Auf die Lehrer komme eine erhebliche Umstellung zu, erklärte Günther Fuchs, Landeschef der Lehrergewerkschaft GEW. „Es handelt sich um ein weiteres Experiment, und ich frage mich, ob wir die geeigneten Bedingungen dafür haben“, sagte er. Der Aufwand für Lehrkräfte steige enorm an. Die Regel sei widersprüchlich, denn am Ende des Schuljahres müssten die Lehrer doch Noten vergeben.

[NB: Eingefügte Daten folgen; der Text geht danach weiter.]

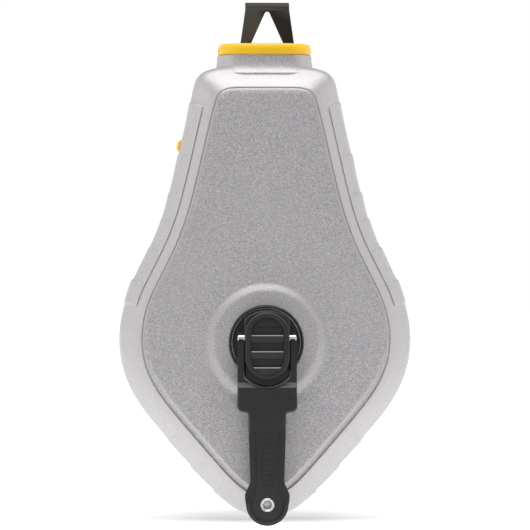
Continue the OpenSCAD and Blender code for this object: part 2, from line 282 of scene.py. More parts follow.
# ------------------------------------------------------------------ materials
class Mat:
    def __init__(self, name):
        self.m = bpy.data.materials.new(name)
        self.m.use_nodes = True
        self.t = self.m.node_tree
        self.b = next(n for n in self.t.nodes if n.type == "BSDF_PRINCIPLED")
        self.co = self.t.nodes.new("ShaderNodeTexCoord").outputs["Object"]

    def set(self, **kw):
        for k, v in kw.items():
            self.b.inputs[k.replace("_", " ")].default_value = v
        return self

    def node(self, kind, **inputs):
        n = self.t.nodes.new(kind)
        for k, v in inputs.items():
            key = int(k[1:]) if k[0] == "i" and k[1:].isdigit() else k.replace("_", " ")
            if isinstance(v, bpy.types.NodeSocket):
                self.t.links.new(v, n.inputs[key])
            else:
                n.inputs[key].default_value = v
        return n

    def noise(self, scale, detail=3.0, rough=0.55, vec=None, distortion=0.0):
        return self.node("ShaderNodeTexNoise", Vector=vec or self.co, Scale=scale, Detail=detail,
                         Roughness=rough, Distortion=distortion).outputs["Fac"]

    def voronoi(self, scale, feature="F1", vec=None):
        n = self.node("ShaderNodeTexVoronoi", Vector=vec or self.co, Scale=scale)
        n.feature = feature
        return n

    def stretch(self, sx, sy, sz):
        n = self.node("ShaderNodeMapping", Vector=self.co)
        n.inputs["Scale"].default_value = (sx, sy, sz)
        return n.outputs["Vector"]

    def ramp(self, fac, stops):
        n = self.node("ShaderNodeValToRGB", Fac=fac)
        e = n.color_ramp.elements
        while len(e) > 1:
            e.remove(e[-1])
        e[0].position, e[0].color = stops[0][0], (*stops[0][1], 1)
        for p, c in stops[1:]:
            x = e.new(p)
            x.color = (*c, 1)
        return n.outputs["Color"]

    def range(self, fac, a, b, lo, hi):
        n = self.node("ShaderNodeMapRange", Value=fac)
        n.inputs["From Min"].default_value = a
        n.inputs["From Max"].default_value = b
        n.inputs["To Min"].default_value = lo
        n.inputs["To Max"].default_value = hi
        return n.outputs["Result"]

    def math(self, op, a, b=0.0, c=0.0):
        n = self.t.nodes.new("ShaderNodeMath")
        n.operation = op
        for i, v in enumerate((a, b, c)):
            if isinstance(v, bpy.types.NodeSocket):
                self.t.links.new(v, n.inputs[i])
            else:
                n.inputs[i].default_value = v
        return n.outputs[0]

    def mix(self, fac, a, b, mode="MIX"):
        n = self.t.nodes.new("ShaderNodeMix")
        n.data_type = "RGBA"
        n.blend_type = mode
        for sock, v in ((n.inputs[0], fac), (n.inputs[6], a), (n.inputs[7], b)):
            if isinstance(v, bpy.types.NodeSocket):
                self.t.links.new(v, sock)
            else:
                sock.default_value = v if isinstance(v, float) else (*v, 1)
        return n.outputs[2]

    def to(self, name, sock):
        self.t.links.new(sock, self.b.inputs[name])
        return self

    def edge(self, lo=0.5, hi=0.62):
        """1 on sharp outer edges, where a coating wears."""
        g = self.t.nodes.new("ShaderNodeNewGeometry")
        return self.range(g.outputs["Pointiness"], lo, hi, 0.0, 1.0)

    def bump(self, height, strength, distance, normal=None):
        n = self.node("ShaderNodeBump", Height=height, Strength=strength, Distance=distance)
        if normal is not None:
            self.t.links.new(normal, n.inputs["Normal"])
        self.n = n.outputs["Normal"]
        self.t.links.new(self.n, self.b.inputs["Normal"])
        return self.n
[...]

Umfrage unter Eltern: Die meisten wollen Noten
Brandenburg hatte im vergangenen Jahr die schriftlichen Informationen zur Lernentwicklung von Kindern von der ersten auf die zweite Klasse ausgeweitet. Zuvor konnten die Elternversammlung und Lehrerkonferenz darüber abstimmen, ob es Ziffernnoten oder schriftliche Lernstandsanalysen gibt. Dabei sprachen sich die Eltern überwiegend für Ziffernnoten aus, wie eine Erhebung aus dem vergangenen Schuljahr zeigt: An 777 Grundschulklassen gab es auf Wunsch der Eltern Noten, an 273 Klassen wurden schriftliche Ausführungen zum Lernstand angefordert.